The structural problem with presentation-layer boundary checks
The gap Lloyds disclosed was between transaction display and the identity-scoped access check that should precede it. That framing matters. It suggests the scope check existed at the presentation layer, not at the query layer. When a software update modified how the API assembled and returned data, the check did not travel with it, because it was not enforced at the point where the query was built.
Row-level security and customer data boundary checks applied only at the presentation layer are not access controls. They are display filters. A display filter can be removed, overridden, or simply forgotten when the rendering logic changes. An access control at the query or data layer cannot be bypassed by a UI change, because the restriction is enforced before any data leaves the database or the service layer.
The correct pattern is: the query itself must carry the tenant identifier, and the data layer must reject or filter any query that lacks it or presents one that does not match the authenticated principal. If you are building this in any context, the tenant context must be asserted at the query layer. Relying on the session token alone to implicitly scope results is insufficient.
Why this survived testing
Access control failures of this type survive internal testing for a predictable reason: test accounts often share the same tenant fixture. If your CI pipeline authenticates as a test user and queries a test data set that belongs to that same test user, you will never observe cross-tenant leakage. The regression only becomes visible when a real authenticated session returns results belonging to a different identity, which requires two distinct tenants to be present in the same test run, with a query that crosses the boundary.
Staging environments that mirror the production schema but use a single synthetic tenant cannot catch this. You need explicit cross-tenant boundary tests, where one authenticated identity attempts to retrieve data scoped to a different identity, and the expected result is a rejection or an empty response, not partial data.

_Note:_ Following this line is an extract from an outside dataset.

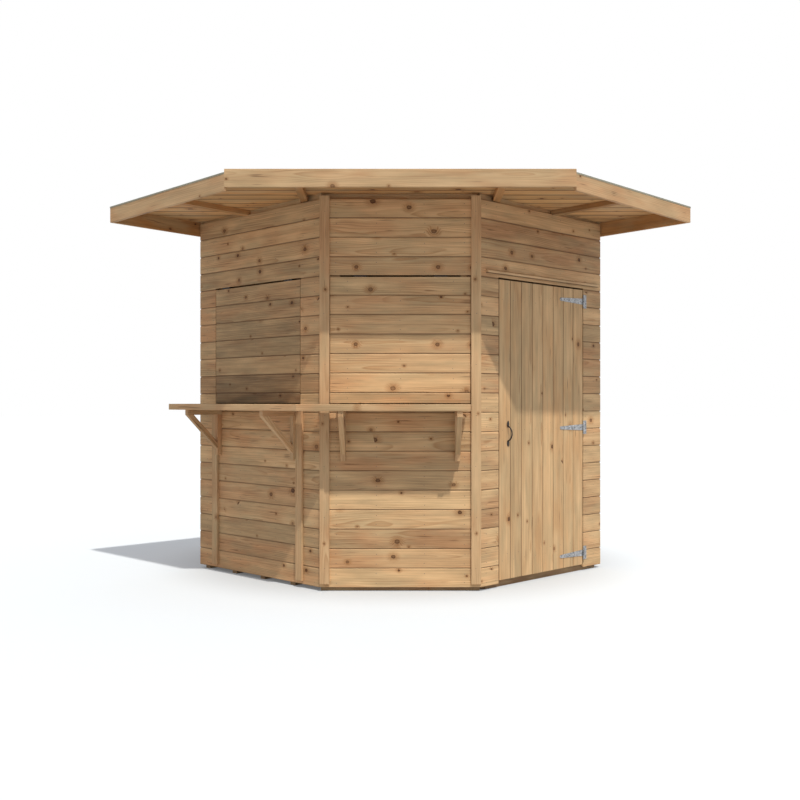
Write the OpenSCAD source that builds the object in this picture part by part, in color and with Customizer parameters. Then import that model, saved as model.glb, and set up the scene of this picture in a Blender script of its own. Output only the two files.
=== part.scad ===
// Corner garden bar: a five-sided timber bar hut for the corner of a garden.
// The front wall is cut across the corner. The left and right walls leave it at 45 degrees, and two
// plain back walls meet at a right angle. Serving hatches open over an outside shelf on the front and
// left walls, and a boarded door hangs on tee hinges in the right wall. +Z is up, the front faces -Y,
// and the origin lies on the ground under the middle of the roof.

/* [Plan] */
// Width of the front wall across the cut corner
front_w = 926; // [800:1:1100]
// Length of each side wall
side_w = 1202; // [1120:1:1500]

/* [Walls] */
// Thickness of the cladding boards
clad_t = 16; // [12:1:22]
// Depth of the framing behind the cladding
stud_d = 44; // [34:1:60]
// Width of a stud or rail
stud_w = 44; // [34:1:60]
// Height of the lower edge of the cladding above the ground
clad_z = 21; // [5:1:40]
// Height of the top of the front and side walls
wall_top = 2247; // [2190:1:2260]
// Height of the heads over the door and the hatches
head_z = 1813; // [1700:1:1900]
// Width of a corner trim
trim_w = 57; // [40:1:70]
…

Compounded exposure on shared platforms
A single ACL regression on a multi-brand, shared-platform architecture does not produce a single breach. It produces one breach per brand running on that platform, simultaneously. The Lloyds incident confirms that when the access control logic is centralised, so is the failure mode. Three separately branded products with separate customer bases exposed records at the same moment because they shared one API layer.

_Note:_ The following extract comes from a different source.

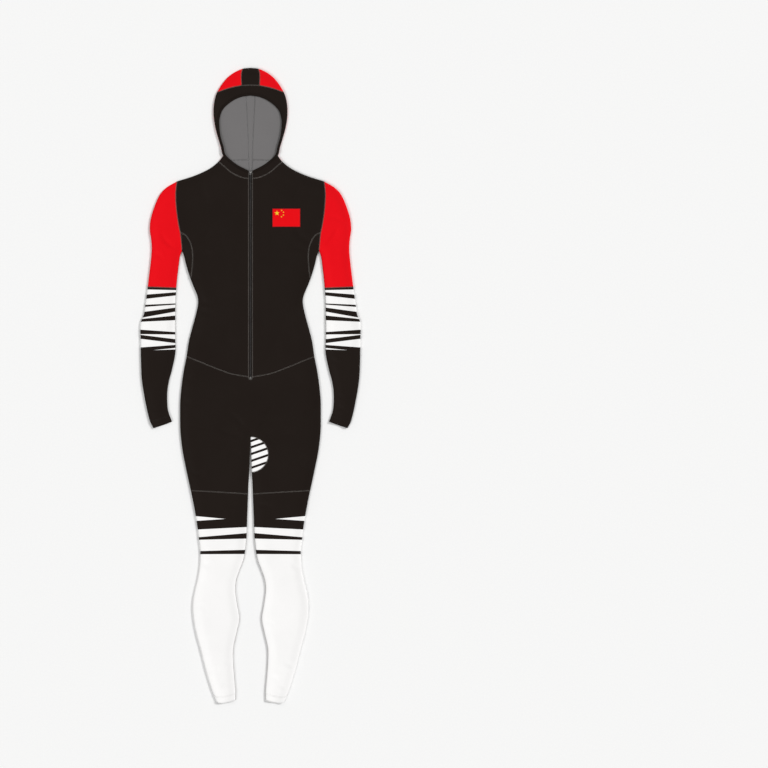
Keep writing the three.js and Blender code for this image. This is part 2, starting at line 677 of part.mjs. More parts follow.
// A side of the hood is red cloth that goes over the crown from the brow band to the back of the neck
function hoodSide() {
  const crownStartY = CURVES.backStripEdge[0][1];
  const brow = browSidePoints.slice(0, -1);
  const columns = brow.length - 1;
  const crownEndY = BAND_SIDE_Y + TIP_LENGTH / 2;
  const crown = spaced(stretch(lines.hoodSide, crownStartY, crownEndY), columns);
  const frontRows = frontStripPoints.length - 1;
  const backRows = backStripPoints.length - 1;
  const neckRows = 3;
  const frontGrid = gridBetween(brow, crown, frontStripPoints,
    spaced([brow.at(-1), crown.at(-1)], frontRows, { atEnd: true }));
  const sideLine = joined(
    spaced(stretch(lines.hoodSide, crownEndY, CURVES.shoulder[0][1]), backRows - neckRows),
    spaced(stretch(lines.shoulder, CURVES.shoulder[0][1], NECK_SIDE_Y), neckRows));
  const backGrid = gridBetween(backNeckPoints, crown, reversed(backStripPoints), reversed(sideLine));
  const shared = new Map();
  const front = layer(frontGrid, {
    bottom: many('seam', columns), top: many('wrap', columns),
    left: many('seam', frontRows), right: many('seam', frontRows),
  }, 1, shared);
  const back = layer(backGrid, {
    bottom: many('seam', columns), top: many('wrap', columns),
    left: many('seam', backRows), right: many('side', backRows),
  }, -1, shared);
  return wallOf([front, back]);
}

// The black strip runs from the brow band over the crown to a point below the back of the neck
function hoodCentre() {
  const top = CURVES.hoodSide[0];
  const crown = spaced(reversed(stretch(lines.hoodSide, CURVES.backStripEdge[0][1], top[1])), 2);
  const columns = crown.length - 1;
  const frontRows = frontStripPoints.length - 1;
  const frontGrid = gridBetween(browStripPoints, crown,
    spaced([browStripPoints[0], top], frontRows, { atEnd: true }), frontStripPoints);
  const tail = spaced([stripNeckPoint, [STRIP_TIP_HALF, STRIP_TIP_Y]], 4);
  const edge = joined(backStripPoints, tail);
  const backRows = edge.length - 1;
  const backGrid = gridBetween(
    spaced([[0, STRIP_TIP_Y], edge.at(-1)], columns), crown,
    reversed(spaced([top, [0, STRIP_TIP_Y]], backRows, { atStart: true })), reversed(edge));
  const shared = new Map();
  const front = layer(frontGrid, {
    bottom: many('seam', columns), top: many('wrap', columns),
    left: many('join', frontRows), right: many('seam', frontRows),
  }, 1, shared);
  const back = layer(backGrid, {
    bottom: many('seam', columns), top: many('wrap', columns),
    left: many('join', backRows), right: many('seam', backRows),
  }, -1, shared);
  return bothHalves([front, back]);
}

// The brow band, the cheeks and the collar are one piece round the face opening
function hoodFront() {
  const neckSide = 2;
  const cheek = 12;
  const collar = frontNeckPoints.length - 1;
  const browPoints = joined(browStripPoints, browSidePoints);
  const brow = browPoints.length - 1;
  const outerLine = joined(
    frontNeckPoints,
    spaced(reversed(stretch(lines.shoulder, CURVES.shoulder[0][1], NECK_SIDE_Y)), neckSide),
    spaced(reversed(stretch(lines.hoodSide, BAND_SIDE_Y, CURVES.shoulder[0][1])), cheek),
    reversed(browPoints));
  const columns = outerLine.length - 1;
  const [collarEndY, cheekStartY, cheekEndY] = [566, 577, 700];
  const opening = joined(
    spaced(stretch(lines.faceOpening, ZIP_TOP, collarEndY), collar),
    spaced(stretch(lines.faceOpening, collarEndY, cheekStartY), neckSide),
    spaced(stretch(lines.faceOpening, cheekStartY, cheekEndY), cheek),
    spaced(stretch(lines.faceOpening, cheekEndY, OPENING_TOP_Y), brow));
  const sharesFromOutside = [0, 0.08, 0.25, 0.6, 1];
  const grid = sharesFromOutside.map(
    (share) => opening.map((point, j) => between(outerLine[j], point, share)));
  const rows = grid.length - 1;
  return bothHalves([layer(reversed(grid).map((row) => reversed(row)), {
    bottom: many('edge', columns), left: many('join', rows), right: many('seam', rows),
    top: reversed([...many('seam', collar), ...many('side', neckSide + cheek), ...many('seam', brow)]),
  }, 1)]);
}

// Zip

const TAPE_LOW = 1.5;
const TAPE_THICK = 0.6;
const TAPE_INNER = 2.0;
const TAPE_OUTER = 13;
const TAPE_TOP_Y = ZIP_TOP - 2;
const COIL_HALF = 1.7;
const COIL_TOP = 3.4;
const SLIDER_LENGTH = 9.5;
const SLIDER_HALF = 3.9;
const SLIDER_LOW = 3.7;
const SLIDER_THICK = 1.2;
const SLIDER_TOP_Y = ZIP_TOP - 0.5;
const BRIDGE_HALF = 0.8;
const BRIDGE_HEIGHT = 2.8;
const BRIDGE_BAR = 0.8;
const BRIDGE_POST = 1.1;
const BRIDGE_LENGTH = 6.6;
const PIN_RADIUS = 0.6;
const PIN_Y = SLIDER_TOP_Y - SLIDER_LENGTH / 2;
const PIN_Z = SLIDER_LOW + SLIDER_THICK + (BRIDGE_HEIGHT - BRIDGE_BAR) / 2;
const ARM_GAP = 0.35;
const PULL_HALF = 2.4;
const PULL_START = 5.6;
const PULL_LENGTH = 19;
const PULL_THICK = 1.0;
const PULL_DROP = 1.1;

const TAPE_BOTTOM_Y = ZIP_BOTTOM + 3;
const COIL_BOTTOM_Y = ZIP_BOTTOM + 6;

function zipTape() {
  return block(TAPE_INNER, TAPE_OUTER, TAPE_BOTTOM_Y, TAPE_TOP_Y, TAPE_LOW, TAPE_LOW + TAPE_THICK);
}

// The closed coil, as one strip of its outer size
function zipCoil() {
  const topY = SLIDER_TOP_Y - SLIDER_LENGTH - SEAM_GAP;
  return block(-COIL_HALF, COIL_HALF, COIL_BOTTOM_Y, topY, TAPE_LOW, COIL_TOP);
}

// The stop is a clip over the coil's lower end
function zipStop() {
  const wall = 0.6;
  const [length, low] = [4.2, TAPE_LOW + 0.9];
  const topY = COIL_BOTTOM_Y - SEAM_GAP;
  return block(-COIL_HALF - wall, COIL_HALF + wall, topY - length, topY, low, COIL_TOP + wall);
}

// The slider is a shield-shaped plate with a keel between the rows of teeth and a bridge for the pull
function zipSlider() {
  const low = SLIDER_TOP_Y - SLIDER_LENGTH;
  const rightEdge = [
    [SLIDER_HALF * 0.55, low], [SLIDER_HALF * 0.72, low + SLIDER_LENGTH * 0.4],
    [SLIDER_HALF, SLIDER_TOP_Y - 1.5], [SLIDER_HALF * 0.8, SLIDER_TOP_Y],
  ];
  const leftEdge = reversed(rightEdge).map(([x, y]) => [-x, y]);
  const shape = new THREE.Shape([...rightEdge, ...leftEdge].map(([x, y]) => new THREE.Vector2(x, y)));
  const plate = new THREE.ExtrudeGeometry(shape, { depth: SLIDER_THICK, bevelEnabled: false });
  plate.translate(0, 0, SLIDER_LOW);
  const [keelHalf, keelInset, keelLow] = [1.1, 0.6, TAPE_LOW + SEAM_GAP];
  const keel = block(
    -keelHalf, keelHalf, low + keelInset, SLIDER_TOP_Y - keelInset, keelLow, SLIDER_LOW + 0.4);
  const top = SLIDER_LOW + SLIDER_THICK;
  const [from, to] = [PIN_Y - BRIDGE_LENGTH / 2, PIN_Y + BRIDGE_LENGTH / 2];
  const bridge = block(-BRIDGE_HALF, BRIDGE_HALF, from, to, top - 0.4, top + BRIDGE_HEIGHT);
  const window = block(-3, 3, from + BRIDGE_POST, to - BRIDGE_POST, top, top + BRIDGE_HEIGHT - BRIDGE_BAR);
  const arch = solid(bridge).subtract(solid(window));
  return geometryOf(solid(plate).add(solid(keel)).add(arch));
}

// The pull's pin lies through the bridge, and its tab lies along the zip
function zipPull() {
  const pin = new THREE.CylinderGeometry(PIN_RADIUS, PIN_RADIUS, 2 * PULL_HALF, 12);
  pin.rotateZ(Math.PI / 2).translate(0, PIN_Y, PIN_Z);
  const armInner = BRIDGE_HALF + ARM_GAP;
  const profile = new THREE.Shape([
    [0.5, PULL_THICK / 2], [-PULL_START + 1, PULL_THICK / 2], [-PULL_START - 0.6, PULL_THICK / 2 - PULL_DROP],
    [-PULL_LENGTH, PULL_THICK / 2 - PULL_DROP], [-PULL_LENGTH, -PULL_THICK / 2 - PULL_DROP],
    [-PULL_START - 0.8, -PULL_THICK / 2 - PULL_DROP], [-PULL_START + 0.8, -PULL_THICK / 2],
    [0.5, -PULL_THICK / 2],
  ].map(([along, up]) => new THREE.Vector2(along, up)));
  const tab = solid(placedTab(profile));
  const slot = block(-armInner, armInner, PIN_Y - PULL_START, PIN_Y + 2, 0, 20);
  const end = PIN_Y - PULL_LENGTH;
  const [corner, chamfer, past] = [1.6, 0.45, PULL_HALF * 1.2];
  const corners = [-1, 1].map((way) => cutter([
    [way * past, end - 1], [way * (PULL_HALF - corner), end - 1], [way * (PULL_HALF - corner), end],
    [way * (PULL_HALF - chamfer), end + chamfer], [way * PULL_HALF, end + corner], [way * past, end + corner],
  ]));
  let body = tab.subtract(solid(slot)).add(solid(pin));
  for (const cut of corners) body = body.subtract(cut);
  return geometryOf(body);
}

// The side profile of the tab, drawn along -Y and up, made as wide as the tab
function placedTab(profile) {
  const bar = new THREE.ExtrudeGeometry(profile, { depth: 2 * PULL_HALF, bevelEnabled: false });
  const turn = new THREE.Matrix4().makeBasis(
    new THREE.Vector3(0, 1, 0), new THREE.Vector3(0, 0, 1), new THREE.Vector3(1, 0, 0));
  return bar.applyMatrix4(turn).translate(-PULL_HALF, PIN_Y, PIN_Z);
}

// The flag lies on the wearer's left chest
function flag() {
  const columns = 4;
  const rows = 3;
  const grid = Array.from({ length: rows + 1 }, (_, i) => Array.from({ length: columns + 1 }, (__, j) => [
    FLAG_CENTRE[0] + FLAG_WIDTH * (j / columns - 0.5), FLAG_CENTRE[1] + FLAG_HEIGHT * (i / rows - 0.5)]));
  const kinds = {
    bottom: many('edge', columns), top: many('edge', columns),
    left: many('edge', rows), right: many('edge', rows),
  };
  const sheet = layer(grid, kinds, 1);
  for (const row of sheet.points) {
    for (const point of row) {
      const [x, y, z] = point.outer;
      point.inner = [x, y, z + SEAM_GAP];
      point.outer = [x, y, z + SEAM_GAP + FLAG_THICKNESS];
    }
  }
  return wallOf([sheet]);
}

// The suit

const cloth = (colour) => new THREE.MeshStandardMaterial({ color: colour, roughness: 0.75, metalness: 0 });
const black = cloth(0x241b18);
const red = cloth(0xe60015);
const white = cloth(0xf6f5f3);
const tapeBlack = cloth(0x2a2422);
const coilBlack = new THREE.MeshStandardMaterial({ color: 0x1c1918, roughness: 0.5, metalness: 0 });
const metal = new THREE.MeshStandardMaterial({ color: 0x7c7876, roughness: 0.4, metalness: 0.8 });

const suit = new THREE.Group();

function add(name, geometry, material) {
  const mesh = new THREE.Mesh(geometry, material);
  mesh.name = name;
  suit.add(mesh);
}

function addPair(name, geometry, material) {
  add(`${name}_left`, geometry, material);
  add(`${name}_right`, mirror(geometry), material);
}

addPair('front', frontPanel(), black);
add('back_body', backPanel(), black);
addPair('side_panel', sidePanel(), black);
addPair('upper_sleeve', upperSleeve(), red);
addPair('lower_sleeve', lowerSleeve(), black);
add('shorts_front', shorts(1), black);
add('shorts_back', shorts(-1), black);
addPair('lower_leg', lowerLeg(), white);
addPair('hood', hoodSide(), red);
add('hood_centre', hoodCentre(), black);
add('hood_front', hoodFront(), black);
addPair('zip_tape', zipTape(), tapeBlack);
add('zip_coil', zipCoil(), coilBlack);
add('zip_stop', zipStop(), metal);
add('zip_slider', zipSlider(), metal);
add('zip_pull', zipPull(), metal);
add('flag', flag(), red);
add('thigh_patch', thighPatch(), white);

export default suit;
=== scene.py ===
# Speed skating suit, one piece with a hood, laid flat on its back.
# Plan sizes are millimetres in the part's frame. They become metres where a mesh is made.
import math

import bmesh
import bpy
import numpy as np
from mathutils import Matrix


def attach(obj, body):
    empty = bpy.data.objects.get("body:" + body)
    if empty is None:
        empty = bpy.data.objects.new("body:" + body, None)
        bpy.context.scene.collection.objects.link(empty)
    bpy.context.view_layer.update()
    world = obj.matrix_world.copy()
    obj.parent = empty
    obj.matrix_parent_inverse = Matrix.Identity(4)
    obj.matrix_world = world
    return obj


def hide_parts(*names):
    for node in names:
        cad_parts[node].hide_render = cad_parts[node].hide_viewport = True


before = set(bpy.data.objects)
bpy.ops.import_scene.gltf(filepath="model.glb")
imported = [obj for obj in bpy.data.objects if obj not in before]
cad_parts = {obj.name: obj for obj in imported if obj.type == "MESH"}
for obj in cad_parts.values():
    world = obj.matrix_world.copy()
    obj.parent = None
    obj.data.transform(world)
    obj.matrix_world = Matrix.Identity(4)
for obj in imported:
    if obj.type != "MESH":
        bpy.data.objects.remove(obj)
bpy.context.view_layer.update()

METRES = 0.001
# Smaller than any size here, for rounding and against division by nothing
ROUNDING = 1e-6
NEXT_TO_NOTHING = 1e-9

# Driving dimensions of the cloth, as in the solids that it stands for
CLOTH = 0.9
SEAM_GAP = 0.3
SEAM_OPEN = 0.05
FOLD_RADIUS = 3.2
FLAT_TOP = 3.0
FOLD_FADE = 12
ZIP_HALF = 4.25
ZIP_BOTTOM = 16
ZIP_TOP = 537
ZIP_LIFT = 0.9
HALF_STRIP_FRONT = 22.5
CROWN_STRIP_HALF = 19.5
PATCH_RADIUS = 44.5
PATCH_CENTRE_Y = -172
FLAG_WIDTH = 70
FLAG_HEIGHT = 46
FLAG_CENTRE = (89.5, 420)
FLAG_THICKNESS = 1.0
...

This is worth considering any time you build or evaluate a platform that serves multiple distinct contexts from a single codebase. The efficiency of a shared platform and the isolation of tenant data boundaries pull in opposite directions if the access control model is not explicit and enforced at the layer that handles data retrieval.
The homelab parallel
A single-node homelab running a multi-tenant API proxy reproduces this risk at a smaller scale. If you are running something like a self-hosted API gateway that routes requests to backend services for different projects or users, and you are relying on the authenticated session to implicitly scope which data gets returned, the structure of the problem is identical to what Lloyds experienced.

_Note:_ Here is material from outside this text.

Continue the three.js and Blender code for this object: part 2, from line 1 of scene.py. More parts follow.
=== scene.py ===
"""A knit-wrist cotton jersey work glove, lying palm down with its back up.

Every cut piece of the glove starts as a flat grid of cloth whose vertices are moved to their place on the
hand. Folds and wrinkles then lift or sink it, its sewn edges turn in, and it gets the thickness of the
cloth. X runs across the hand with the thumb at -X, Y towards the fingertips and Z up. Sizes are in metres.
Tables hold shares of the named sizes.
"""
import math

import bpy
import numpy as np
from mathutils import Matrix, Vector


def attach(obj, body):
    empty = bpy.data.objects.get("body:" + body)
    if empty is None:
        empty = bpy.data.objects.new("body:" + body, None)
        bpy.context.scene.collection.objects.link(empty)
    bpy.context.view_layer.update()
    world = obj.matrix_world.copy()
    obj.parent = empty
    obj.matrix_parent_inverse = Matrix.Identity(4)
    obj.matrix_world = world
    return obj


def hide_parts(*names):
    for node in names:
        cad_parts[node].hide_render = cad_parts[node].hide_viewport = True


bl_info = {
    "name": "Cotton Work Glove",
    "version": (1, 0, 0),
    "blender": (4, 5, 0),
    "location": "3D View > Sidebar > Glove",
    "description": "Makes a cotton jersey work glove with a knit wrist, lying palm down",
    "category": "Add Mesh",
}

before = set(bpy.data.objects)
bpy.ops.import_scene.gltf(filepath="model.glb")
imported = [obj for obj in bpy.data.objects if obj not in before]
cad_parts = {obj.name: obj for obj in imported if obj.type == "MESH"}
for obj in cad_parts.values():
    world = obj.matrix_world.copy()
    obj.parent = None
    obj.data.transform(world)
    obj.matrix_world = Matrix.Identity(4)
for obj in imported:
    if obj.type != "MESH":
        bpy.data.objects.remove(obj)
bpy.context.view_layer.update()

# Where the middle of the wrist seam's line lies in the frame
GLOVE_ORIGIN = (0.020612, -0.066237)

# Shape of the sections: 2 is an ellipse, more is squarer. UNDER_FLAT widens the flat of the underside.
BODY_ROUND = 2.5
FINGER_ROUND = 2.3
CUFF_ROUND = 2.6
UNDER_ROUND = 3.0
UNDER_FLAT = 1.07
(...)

The scale is different. The exposure is not. An unscoped query that returns records beyond the requesting identity’s boundary is an unscoped query, regardless of whether it serves 447,936 people or four. The fix is the same: assert the tenant or user identifier at the query layer, not at the layer that renders the response. If your API constructs a database query using only WHERE account_id = <session_user> after authentication but before a separate authorisation check confirms that <session_user> is genuinely entitled to that account_id, you have a gap.
Disclosure timing and what the ICO’s involvement signals
The incident occurred on 12 March 2026. The scale of exposure, 447,936 affected accounts and 114,182 confirmed data accesses, only became public when Lloyds responded to a formal request from the Treasury Committee’s Dame Meg Hillier, who described it as an “alarming breach of data confidentiality.” The ICO confirmed it was examining the incident. By the time those figures were published, the event was fifteen days old.
That timeline is the detection and disclosure problem sitting alongside the technical one. The access control regression was present and exploitable during normal, authenticated user sessions. Customers discovered it by seeing wrong data on their screen. The breach was identified by users, not by automated scope-check monitoring on the API layer. If you are not logging and alerting on queries where the returned tenant context does not match the requesting identity, you will find out the same way Lloyds did.
Compensation of £139,000 to 3,625 affected individuals at an average of roughly £40 each says something about how the remediation calculus was framed. It says very little about what it costs to build and maintain access control that does not rely on a presentation filter surviving an overnight deployment.